Where the guidelines fail to provide sufficient information, risk assessors rely on their experience and expert knowledge. This is not ideal since chemical carcinogenesis is such a complex process that even the most experienced risk assessor is incapable of memorizing the wide range of relevant evidence without the support of a thorough specification.
Here we report the work we did on obtaining a more adequate specification of the scientific evidence for CRA. Ideally, a comprehensive knowledge resource is needed which specifies the range of relevant evidence and provides extensive lists of keywords to support the gathering of this evidence in literature. Given the dynamic nature of CRA data, the best approach long term would be to develop technology for automatic acquisition and updating of such a resource from CRA literature [1, 2]. However, the very development of such technology requires target specification of the scientific evidence more comprehensive than that currently provided. Therefore, in this first work, we opted for expert annotation of biomedical literature according to the evidence it offers for CRA.

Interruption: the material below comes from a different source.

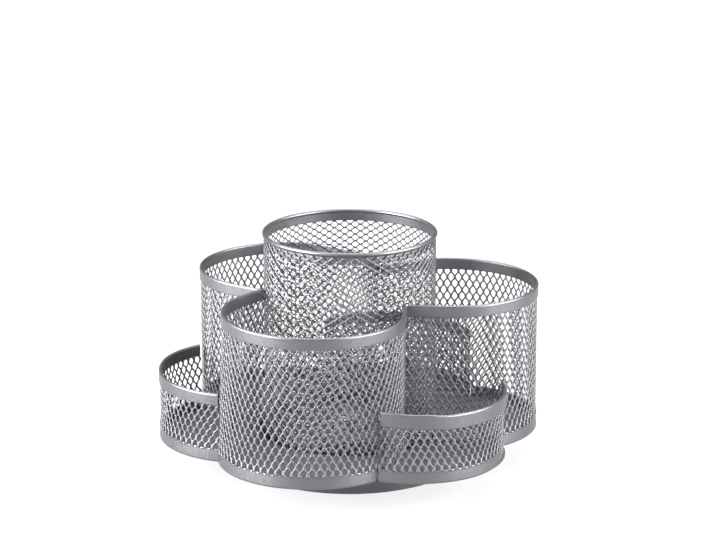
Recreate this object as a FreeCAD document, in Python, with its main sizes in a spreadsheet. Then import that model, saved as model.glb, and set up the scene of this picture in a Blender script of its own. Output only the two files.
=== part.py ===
import FreeCAD, Part
import Sketcher
import math
import os

# Rotating desk organizer: a six-lobed mesh carousel round a tall centre cup,
# turning on a pressed round base.  Millimetres, +Z up, origin at the centre of
# the face that stands on the desk.

os.makedirs("parts", exist_ok=True)
doc = FreeCAD.newDocument("organizer")

# ---------------------------------------------------------------- dimensions
sheet = doc.addObject("Spreadsheet::Sheet", "dims")

DIMENSIONS = [
    # plan of the carousel
    ("tall_centre", 42.2), ("tall_radius", 36.8),
    ("low_centre", 41.6), ("low_radius", 37.4), ("low_left_centre", 42.3),
    ("cup_radius", 35.65),
    # directions of the six compartments about +Z, counted from +X
    ("turn_tall_front", -110.5), ("turn_tall_right", 9.5), ("turn_tall_rear", 129.5),
    ("turn_low_front", -50.5), ("turn_low_left", -170.5), ("turn_low_rear", 69.5),
    # levels above the desk
    ("band_bottom", 12.8), ("band_top", 18.2),
    ("floor_under", 13.2), ("floor_top", 14.0),
    ("low_rim_top", 42.0), ("tall_rim_top", 76.0), ("cup_rim_top", 99.5),
    # mesh walls and their folded edge strips
    ("mesh_half", 0.25), ("strip_sheet", 0.4), ("strip_slot", 0.3),
    ("rim_drop", 5.0), ("low_front_rim_drop", 6.0), ("band_lip", 4.2),
    ("end_gap", 0.15), ("low_rim_short", 1.7),
    # where the straight end of a tall wall meets the cup
    ("tall_end_turn", 59.4), ("tall_rim_short", 0.5),
    # cup rim and foot
    ("bead_radius", 0.9), ("cup_band_drop", 4.9), ("cup_band_sheet", 0.5),
    ("cup_slip", 0.05), ("cup_foot_rise", 4.5), ("cup_foot_flange", 3.4),
    # base dish
    ("dish_radius", 48.3), ("dish_edge", 0.8), ("dish_sheet", 1.0),
    ("dish_top", 8.8), ("dish_corner", 4.0), ("dish_hem", 6.0),
    ("dish_edge_round", 0.6), ("dish_well_radius", 34.0), ("dish_well_slope", 3.0),
    ("dish_well_under", 5.0),
    ("pad_inner", 42.7), ("pad_outer", 45.9),
    # turntable bearing
    ("ball_radius", 2.5), ("ball_track", 20.0), ("ball_level", 9.45),
    ("ball_fit", 0.05), ("race_inner", 15.5), ("race_outer", 24.5),
    ("race_flange", 32.0), ("race_flange_sheet", 1.2), ("race_gap", 1.05),
    ("cage_inner", 16.6), ("cage_outer", 23.4), ("cage_half", 0.65),
    ("cage_pocket", 2.62),
    # rivets
    ("rivet_track", 28.5), ("rivet_shank", 1.6), ("rivet_hole", 1.65),
    ("rivet_head", 2.9), ("rivet_head_rise", 0.9),
    # centre pivot
    ("bolt_radius", 2.5), ("bolt_head", 4.6), ("bolt_head_rise", 2.4),
    ("bolt_top", 20.0), ("bush_bore", 2.55), ("bush_radius", 4.5),
    ("bush_top", 14.35), ("floor_bore", 4.55),
    ("washer_radius", 7.5), ("washer_bore", 2.7), ("washer_sheet", 1.0),
    ("nut_flats", 8.0), ("nut_rise", 3.6),
]
for row, (alias, value) in enumerate(DIMENSIONS, start=1):
    sheet.set("A%d" % row, alias.replace("_", " "))
    sheet.set("B%d" % row, str(value))
    sheet.setAlias("B%d" % row, alias)
doc.recompute()


def number(expression):
    """Value of an expression in the sheet's cells, for a first position."""
    result = sheet.evalExpression(expression)
    return float(getattr(result, "Value", result))


def cell(text):
    """Write the cell names in curly brackets out in full."""
    return text.replace("{", "dims.").replace("}", "")


def plane(body, role):
    for feature in body.Origin.OriginFeatures:
        if feature.Role == role:
            return feature
    raise RuntimeError("no %s in %s" % (role, body.Label))


def new_body(name):
    body = doc.addObject("PartDesign::Body", name)
    body.Label = name
    return body


def bind_point(sketch, geo, pos, x_text, y_text):
    """Fix one point of a sketch at two expressions."""
    for kind, text, axis in (("DistanceX", x_text, -2), ("DistanceY", y_text, -1)):
        value = number(cell(text))
        if abs(value) < 1e-9:
            sketch.addConstraint(Sketcher.Constraint("PointOnObject", geo, pos, axis))
            continue
        index = sketch.addConstraint(
            Sketcher.Constraint(kind, -1, 1, geo, pos, value))
        sketch.setExpression("Constraints[%d]" % index, cell(text))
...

Following the recommended practices of biomedical corpus design by Cohen et al.  as far as practical, we constructed a representative, balanced CRA corpus of 1297 MEDLINE abstracts from a set of journals typically used for CRA. A user-friendly annotation tool was designed which experts could use to annotate abstracts (i) for the relevance for CRA and (ii) according to the types of evidence they provide for the task. Three experts (experienced risk assessors) agreed on the annotation guidelines and produced a corpus which contains 1164 abstracts judged as relevant and annotated for 1742 unique keywords (words or phrases) indicating the evidence they offer for CRA. The experts grouped the keywords according to the types of evidence they provide for the task, and organized them into a taxonomy which contains 48 distinct classes and covers a variety of data related to carcinogenic activity, MOA and toxicokinetics. We measure the inter-annotator agreement of both relevance and keyword annotation tasks. In addition, we report a series of experiments which involve training and testing automatic classifiers to assign PubMed abstracts to taxonomy classes. Finally, a simple user test in a near real-world CRA scenario is reported. The evaluation we report demonstrates that our taxonomy is highly accurate and can be useful for practical CRA. The materials we have produced can thus provide valuable support for manual CRA as well as facilitate the development of an approach based on TM. We discuss refining and extending the taxonomy further via manual and machine learning approaches, and the subsequent steps required to develop TM to support the entire CRA workflow.
The rest of this paper is organized as follows: The Methods section introduces the CRA corpus, the annotation tool, the annotation guidelines, the principles of taxonomy construction, and the automatic classification methods. The Results section describes first the annotation work and the resulting taxonomy. The results of the inter-annotator agreement tests, the automatic classification experiments and the user-test are then reported. The Discussion and Conclusion section concludes the paper with comparison to related research and directions for future work.